4 tablespoons unsalted butter
1 large clove garlic, minced
Juice of two large limes
1 tablespoon Indonesian sambal (preferably sambal oelek, by Huy Fong, though sriracha will work as well)
Kosher salt and freshly ground black pepper to taste
1 pound large, fresh, shell-on shrimp
1 teaspoon jalapeño, seeded and chopped (optional)
2 tablespoons chopped cilantro.

1. In a small saucepan set over low heat, melt 1 tablespoon of butter. Add the garlic and cook, stirring for 2 minutes.

2. Add remaining 3 tablespoons butter to saucepan. When it melts, stir in the lime juice, chili sauce, salt and pepper. Turn off the heat and allow the sauce to rest.

3. Bring a large pot of well-salted water to a boil. Add the shrimp and cook for 2 minutes or until they are just firm and pink. Do not overcook. Drain into a colander and shake over the sink to remove excess moisture.

4. In a large bowl, toss the shrimp and chili sauce. Add jalapeño, if desired, sprinkle with cilantro and toss again.

Serves 4, messily.

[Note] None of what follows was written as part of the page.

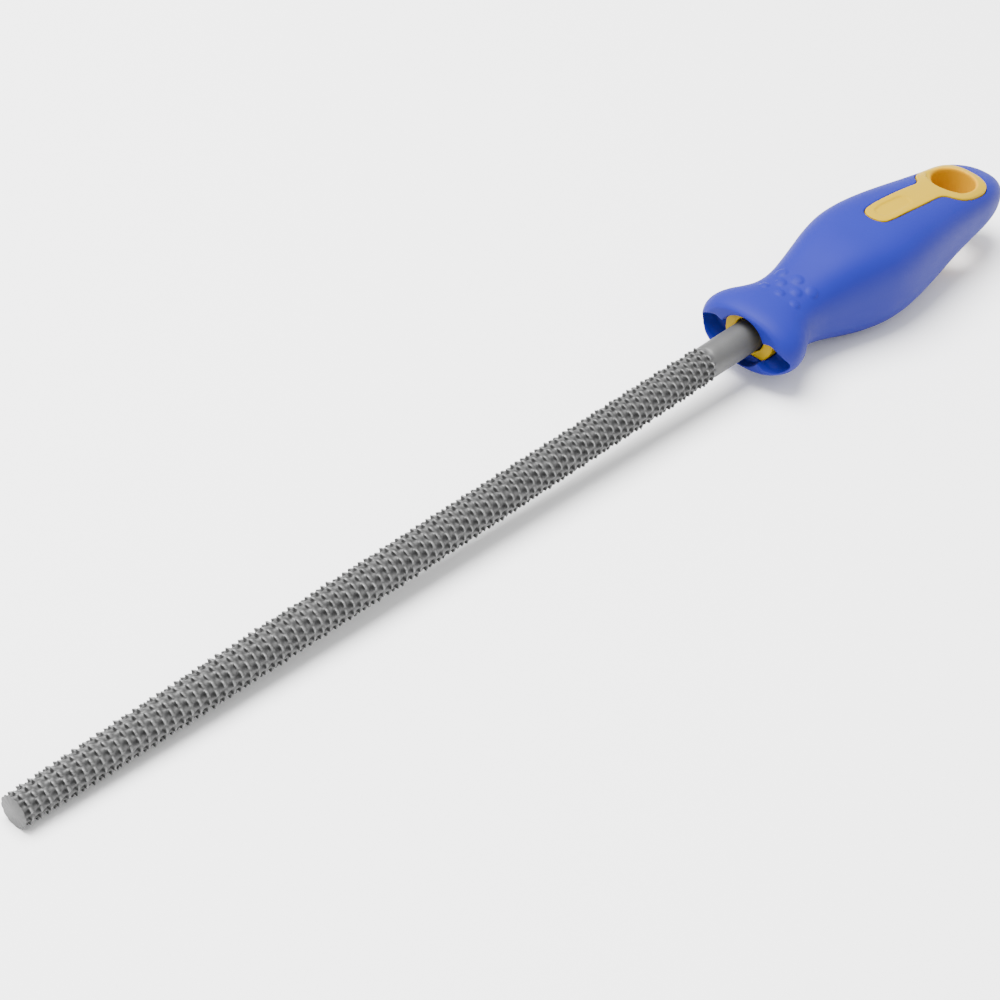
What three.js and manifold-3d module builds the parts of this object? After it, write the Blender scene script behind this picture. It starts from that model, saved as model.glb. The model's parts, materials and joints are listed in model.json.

Adapted from Greg Nelson at Doc Ford’s Sanibel Rum Bar and Grille, Sanibel Island, Fla.

Pork Chops with Pineapple Salsa

For the salsa:
1 cup fresh pineapple, peeled and diced
1 tablespoon fresh jalapeño, seeded and diced, or other hot pepper, to taste
2 tablespoons fresh ginger, peeled and diced
2 tablespoons roasted sesame oil
1 to 3 tablespoons Asian fish sauce
Juice of one large lime

For the pork chops:
8 thin pork chops, ½-inch thick or less
Kosher salt and freshly ground black pepper to taste
1 tablespoon chopped mint
1 tablespoon chopped cilantro.

1. Prepare a charcoal grill or set a gas grill to high.

2. In a large, nonreactive bowl, add the pineapple, jalapeño, ginger, oil, fish sauce and lime juice and stir lightly. Taste and add more fish sauce, if desired.

3. When charcoal is gray and flames have just started to die, or when grill is very hot, season pork chops aggressively with salt and pepper and place on grill. Cook for roughly 3 minutes a side until well seared on the outside and done on the inside.

4. Arrange the pork chops on a warmed platter, spoon salsa in the center of plate, sprinkle with mint and cilantro and serve.